YOUR TASK
Copy every line in which the string "slide" occurs.

LISTED ENTRIES
··········

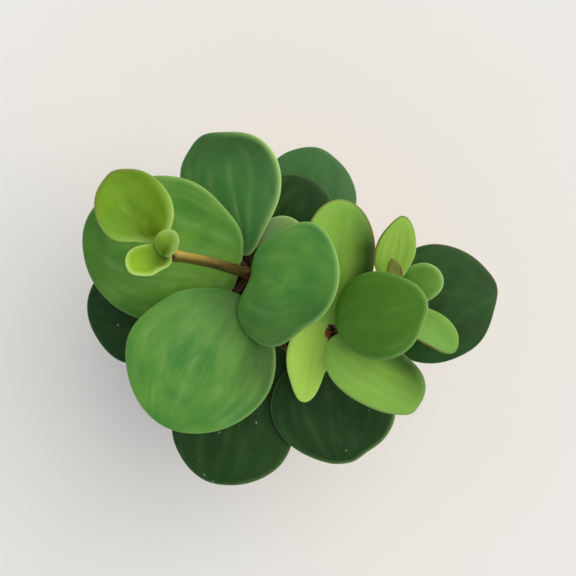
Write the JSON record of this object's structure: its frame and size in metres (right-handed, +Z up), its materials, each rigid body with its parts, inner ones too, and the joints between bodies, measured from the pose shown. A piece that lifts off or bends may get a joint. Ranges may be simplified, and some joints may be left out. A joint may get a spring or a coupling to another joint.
{
  "type": "potted peperomia",
  "caption": "Young peperomia with round, fleshy green leaves on short stems, growing in a small plain clay pot filled with soil.",
  "frame": {"origin": "middle of the pot's flat underside, on the surface that it stands on", "axes": "+Z up; +X to the right and +Y away from the viewer in the usual view from above, the foliage's long side along X"},
  "size_m": [0.0979, 0.0842, 0.0991],
  "materials": {
    "clay": "unglazed fired clay, dry and dull",
    "soil": "crumbly moist potting soil",
    "stem": "smooth reddish brown stem, slightly waxy",
    "bud": "smooth olive brown bud",
    "leaf_dark": "waxy, dark green old leaf",
    "leaf_deep": "waxy, deep green leaf",
    "leaf_mid": "waxy, middle green leaf",
    "leaf_fresh": "waxy, fresh green leaf with a pale rim",
    "leaf_young": "waxy, yellow-green young leaf"
  },
  "bodies": {
    "root": {"pot": "clay", "soil": "soil", "stem_left": "stem", "stem_middle": "stem", "stem_right": "stem", "leaf_left": "leaf_fresh", "leaf_front_left": "leaf_fresh", "leaf_centre": "leaf_mid", "leaf_back": "leaf_deep", "leaf_left_low": "leaf_dark", "leaf_front_left_low": "leaf_dark", "leaf_back_right_low": "leaf_dark", "leaf_back_right": "leaf_dark", "leaf_back_small": "leaf_deep", "young_leaf_large": "leaf_young", "young_leaf_left": "leaf_young", "young_leaf_right": "leaf_young", "leaf_middle_back": "leaf_fresh", "leaf_middle_right": "leaf_mid", "leaf_middle_left": "leaf_young", "leaf_middle_front": "leaf_fresh", "leaf_front_low": "leaf_dark", "sprig_leaf_back": "leaf_fresh", "sprig_bud": "bud", "sprig_leaf_right": "leaf_fresh", "sprig_leaf_front": "leaf_fresh", "leaf_right_low": "leaf_dark"}
  },
  "joints": []
}
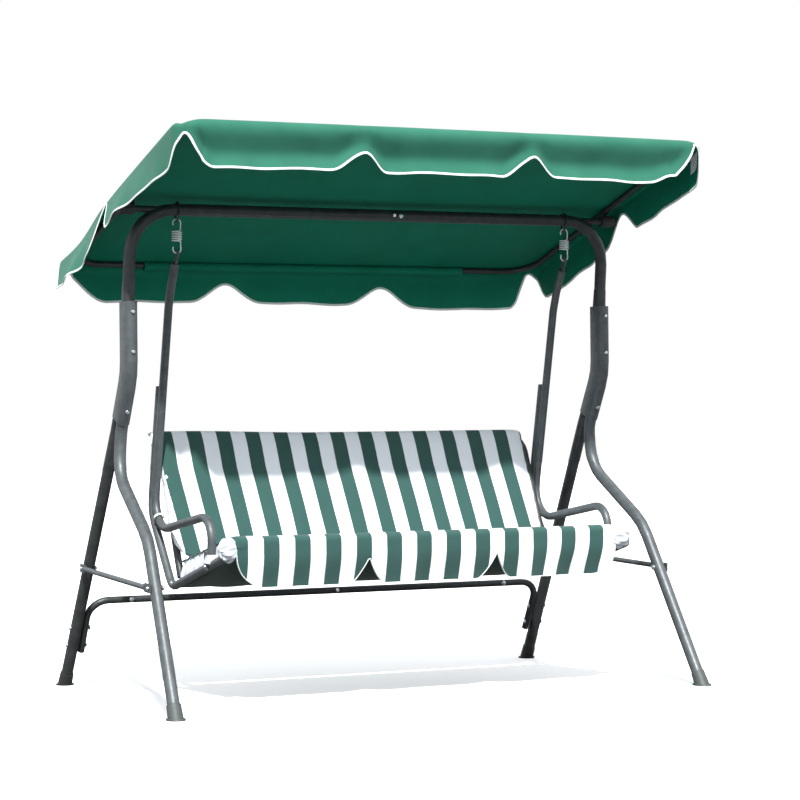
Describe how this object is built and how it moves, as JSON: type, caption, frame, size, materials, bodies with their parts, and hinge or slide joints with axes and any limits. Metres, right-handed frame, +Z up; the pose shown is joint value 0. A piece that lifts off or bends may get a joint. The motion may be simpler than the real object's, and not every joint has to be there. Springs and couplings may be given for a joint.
{
  "type": "canopy swing bench",
  "caption": "Garden swing bench with a tubular steel stand, a cloth seat and back hung on springs, and a tilting scalloped cloth canopy.",
  "frame": {"origin": "on the ground, under the middle of the bounding box", "axes": "+X towards the right as seen from the front, +Y towards the back of the bench, +Z up"},
  "size_m": [1.746, 1.1378, 1.6438],
  "materials": {
    "frame_paint": "satin grey powder coat",
    "dark_paint": "satin dark grey powder coat",
    "bright_zinc": "bright zinc plate",
    "black_plastic": "matt moulded",
    "canopy_cloth": "woven green cloth with white piping",
    "striped_cloth": "woven cloth with broad green and white stripes",
    "sling_cloth": "dark green mesh cloth"
  },
  "bodies": {
    "frame": {"left_rear_leg": "frame_paint", "right_rear_leg": "frame_paint", "left_front_leg": "frame_paint", "right_front_leg": "frame_paint", "left_leg_sleeve": "frame_paint", "right_leg_sleeve": "frame_paint", "left_rear_foot": "black_plastic", "right_rear_foot": "black_plastic", "left_front_foot": "black_plastic", "right_front_foot": "black_plastic", "top_bar_left": "dark_paint", "top_bar_right": "dark_paint", "left_pivot_stub": "dark_paint", "right_pivot_stub": "dark_paint", "left_spring_loop": "dark_paint", "right_spring_loop": "dark_paint", "left_side_brace": "frame_paint", "right_side_brace": "frame_paint", "left_rear_bar_end": "dark_paint", "right_rear_bar_end": "dark_paint", "rear_bar_left_middle": "dark_paint", "rear_bar_right_middle": "dark_paint", "left_sleeve_bolt_upper": "bright_zinc", "right_sleeve_bolt_upper": "bright_zinc", "left_sleeve_bolt_middle": "bright_zinc", "right_sleeve_bolt_middle": "bright_zinc", "left_sleeve_bolt_lower": "bright_zinc", "right_sleeve_bolt_lower": "bright_zinc", "left_brace_bolt_front": "bright_zinc", "right_brace_bolt_front": "bright_zinc", "left_brace_bolt_rear": "bright_zinc", "right_brace_bolt_rear": "bright_zinc", "left_rear_bar_bolt": "bright_zinc", "right_rear_bar_bolt": "bright_zinc", "top_bar_bolt": "bright_zinc", "rear_bar_bolt_middle": "bright_zinc"},
    "canopy": {"canopy_front_bar": "dark_paint", "canopy_rear_bar": "dark_paint", "left_rafter": "dark_paint", "right_rafter": "dark_paint", "left_pivot_plate": "dark_paint", "right_pivot_plate": "dark_paint", "canopy_cover": "canopy_cloth"},
    "left_knob": {"left_pivot_knob": "black_plastic"},
    "right_knob": {"right_pivot_knob": "black_plastic"},
    "suspension": {"left_spring": "bright_zinc", "right_spring": "bright_zinc"},
    "seat": {"left_hanger": "frame_paint", "right_hanger": "frame_paint", "left_seat_side": "frame_paint", "right_seat_side": "frame_paint", "seat_front_rail": "dark_paint", "seat_rear_rail": "dark_paint", "back_frame": "dark_paint", "left_armrest_bolt": "bright_zinc", "right_armrest_bolt": "bright_zinc", "back_pad": "striped_cloth", "seat_pad": "striped_cloth", "seat_flap": "striped_cloth", "seat_sling": "sling_cloth"}
  },
  "joints": [
    {"name": "canopy_tilt", "type": "hinge", "parent": "frame", "child": "canopy", "pos_m": [0, -0.03385, 1.43], "axis": [1, 0, 0], "range_deg": [-20, 30]},
    {"name": "left_knob_turn", "type": "hinge", "parent": "canopy", "child": "left_knob", "pos_m": [0, -0.03385, 1.43], "axis": [1, 0, 0], "continuous": true},
    {"name": "right_knob_turn", "type": "hinge", "parent": "canopy", "child": "right_knob", "pos_m": [0, -0.03385, 1.43], "axis": [1, 0, 0], "continuous": true},
    {"name": "seat_swing", "type": "hinge", "parent": "frame", "child": "suspension", "pos_m": [0, -0.03385, 1.4], "axis": [1, 0, 0], "range_deg": [-18, 18]},
    {"name": "seat_bounce", "type": "slide", "parent": "suspension", "child": "seat", "axis": [0, 0, -1], "range_m": [0, 0.02], "stiffness_N_per_m": 20000, "deforming": ["left_spring", "right_spring"]}
  ]
}
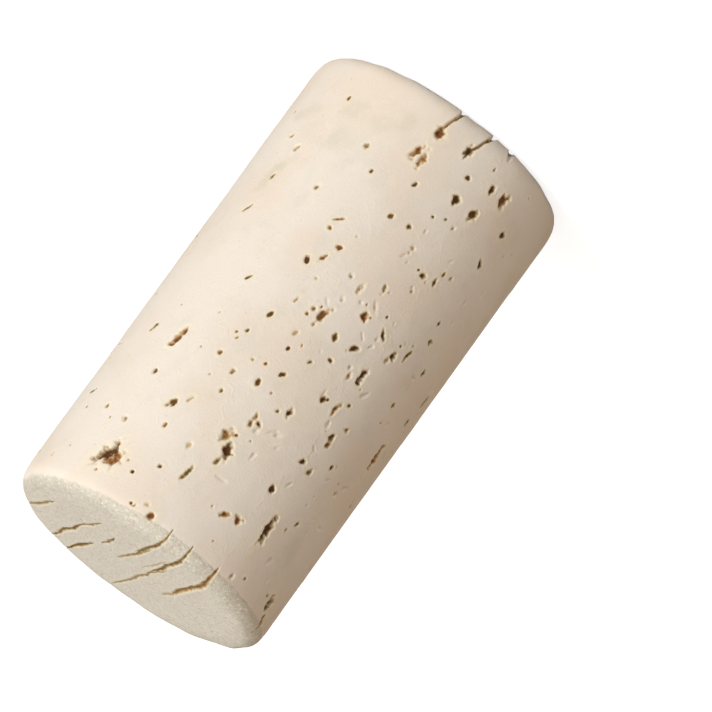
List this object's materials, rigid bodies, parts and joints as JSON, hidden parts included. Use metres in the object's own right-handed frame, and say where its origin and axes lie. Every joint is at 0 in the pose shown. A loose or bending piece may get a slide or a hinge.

··········

FINISHED ANSWER
Describe how this object is built and how it moves, as JSON: type, caption, frame, size, materials, bodies with their parts, and hinge or slide joints with axes and any limits. Metres, right-handed frame, +Z up; the pose shown is joint value 0. A piece that lifts off or bends may get a joint. The motion may be simpler than the real object's, and not every joint has to be there. Springs and couplings may be given for a joint.
    {"name": "seat_bounce", "type": "slide", "parent": "suspension", "child": "seat", "axis": [0, 0, -1], "range_m": [0, 0.02], "stiffness_N_per_m": 20000, "deforming": ["left_spring", "right_spring"]}
List this object's materials, rigid bodies, parts and joints as JSON, hidden parts included. Use metres in the object's own right-handed frame, and say where its origin and axes lie. Every joint is at 0 in the pose shown. A loose or bending piece may get a slide or a hinge.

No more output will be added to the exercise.